Intervention de Annie Le Houerou

Mission d'information Lutte contre la précarisation et la paupérisation — Réunion du 14 septembre 2021 à 15h00
Examen du rapport de la mission d'information

Photo de Annie Le HouerouAnnie Le Houerou, présidente :

Je partage les diagnostics issus de nos travaux, même si je reste un peu frustrée par l'approche choisie. C'est naturel : nous avons eu quelques divergences d'appréciation quant aux solutions proposées, s'agissant, notamment, de la valeur « travail ». Le groupe Socialiste, Écologiste et Républicain présentera prochainement des propositions complémentaires. Nous devons encore y travailler, car ce rapport est très dense et nous n'en avons pris connaissance que récemment.

La question de la revalorisation des salaires, par exemple, ne peut, selon nous, être balayée d'un revers de main. On voit bien les difficultés de recrutement dans certains secteurs, comme dans le domaine de l'accompagnement des personnes âgées, où les frustrations engendrées par le « Ségur de la santé » sont sensibles. Par ailleurs, nous n'avons pas du tout abordé la question de la responsabilité sociale et environnementale des entreprises. Notre sensibilité politique nous porte à croire qu'une renégociation des salaires avec les partenaires sociaux représente une piste incontournable si l'on veut lutter contre la précarité et le basculement dans la pauvreté. Nous avons constaté que, lorsque l'on tombe dans celle-ci, il est extrêmement difficile d'en sortir. Pour éviter le recours abusif aux contrats courts, nous devons trouver des solutions efficaces pour en limiter le nombre et redonner de la dignité aux salariés, par la constance et la pérennité de l'emploi, mais aussi par la rémunération.

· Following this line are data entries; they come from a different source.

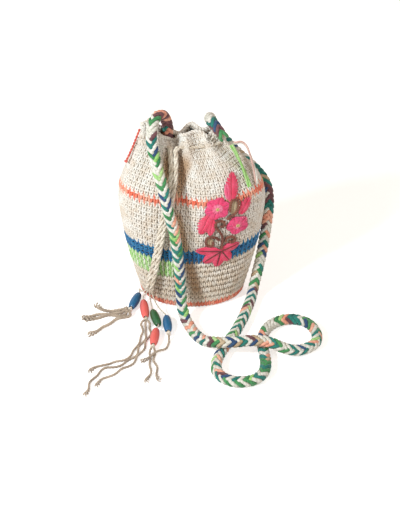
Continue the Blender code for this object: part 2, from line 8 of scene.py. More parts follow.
import bpy
import numpy as np
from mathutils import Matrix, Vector


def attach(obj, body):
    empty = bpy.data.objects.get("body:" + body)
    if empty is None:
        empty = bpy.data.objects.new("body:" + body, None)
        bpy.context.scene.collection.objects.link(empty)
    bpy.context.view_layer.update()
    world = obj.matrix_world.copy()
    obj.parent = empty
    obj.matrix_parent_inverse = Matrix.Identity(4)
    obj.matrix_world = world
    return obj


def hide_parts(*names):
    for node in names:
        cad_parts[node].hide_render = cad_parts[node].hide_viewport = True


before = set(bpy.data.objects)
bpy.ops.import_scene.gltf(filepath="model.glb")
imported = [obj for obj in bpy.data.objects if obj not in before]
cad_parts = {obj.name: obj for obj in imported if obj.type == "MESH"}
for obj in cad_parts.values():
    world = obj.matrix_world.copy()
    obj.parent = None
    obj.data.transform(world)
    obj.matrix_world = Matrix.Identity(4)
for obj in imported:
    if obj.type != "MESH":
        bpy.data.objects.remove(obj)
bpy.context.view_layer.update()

MM = 0.001
TURN = math.tau
BODY = "bag"
FORWARD = np.array((0.0, -1.0, 0.0))

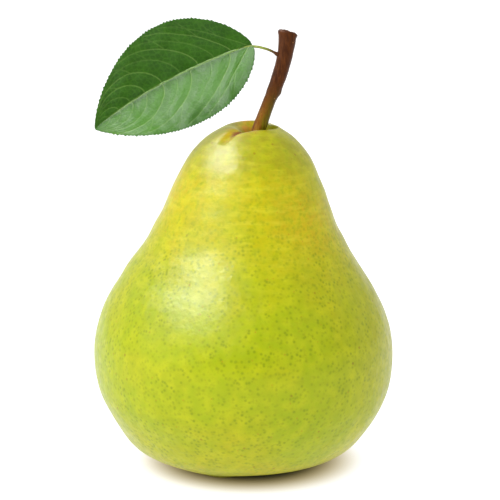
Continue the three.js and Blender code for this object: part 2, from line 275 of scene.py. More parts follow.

Nos divergences portent également sur les solutions proposées en direction des publics spécifiques. Malheureusement, la plupart de nos jeunes ne peuvent pas compter sur la solidarité familiale. C'est pourquoi nous pensons que la solidarité nationale est nécessaire. Notre responsabilité d'élus est de faire confiance à la jeunesse. Il s'agit non pas de distribuer de l'argent sans contrepartie, mais d'accompagner les jeunes dans leurs projets de vie, de les rassurer sur leur avenir et de répondre aux difficultés des étudiants, qui ont été aggravées par la crise liée à la covid. Il leur est difficile de sortir de leur milieu : on dit ainsi que l'on ne sort de la pauvreté où se trouve sa famille qu'après huit générations. Une mission d'information est d'ailleurs en train de travailler sur ce déterminisme social.

En matière de politiques de logement, le rapport contient de nombreuses propositions. Nous devons cependant travailler encore pour améliorer l'efficacité des aides. Les jeunes ont ainsi été directement frappés par la baisse des APL, qui les ont mis en difficulté dès leur entrée dans la vie active. Il est de notre responsabilité d'élus de leur apporter des réponses.

L'objectif de retrouver une industrie forte me paraît légitime. Je doute néanmoins que les sommes importantes mobilisées par le plan de relance aient été fléchées de façon suffisamment stratégique pour faire porter le développement industriel sur des priorités définies, comme la santé, et recréer de la richesse pour notre pays. Cela étant, la production industrielle ne représente que 14 % du PIB. Ce n'est pas le seul levier sur lequel nous pouvons agir.

Nous partageons l'analyse du rapport sur la question des travailleurs sociaux, en particulier en ce qui concerne « l'aller vers », ainsi que sur la nécessité d'aller plus loin en matière de décentralisation. Il s'agit de redonner aux régions la responsabilité de porter les politiques de l'emploi, car elles sont au plus proche des entreprises, des personnes employables et parce que la formation relève de leur compétence. Ce travail de proximité doit être mené en lien avec les départements, sous réserve, bien sûr, des moyens mis à leur disposition.

Les dispositifs de « filets de sécurité » sont, quant à eux, trop nombreux. Chacun y perd son latin. Il semble nécessaire de les simplifier et d'accompagner les associations dans les réponses qu'elles apportent aux personnes qui les sollicitent. Les auditions que nous avons menées ont montré que les demandes d'aide alimentaire sont en augmentation. C'est le signe d'une grande pauvreté, qui concerne par ailleurs une grande diversité de profils : retraités ou indépendants, qui ont besoin d'être accompagnés dans leurs projets.

Si nous avons une approche différente du travail et des publics spécifiques, nous nous retrouvons sur certaines propositions de simplification et de décentralisation. L'État doit jouer son rôle de modérateur, mais nous savons que les décisions prises à l'échelle locale sont plus efficaces que des dispositifs nationaux peu adaptés aux réalités du terrain et manquant de souplesse.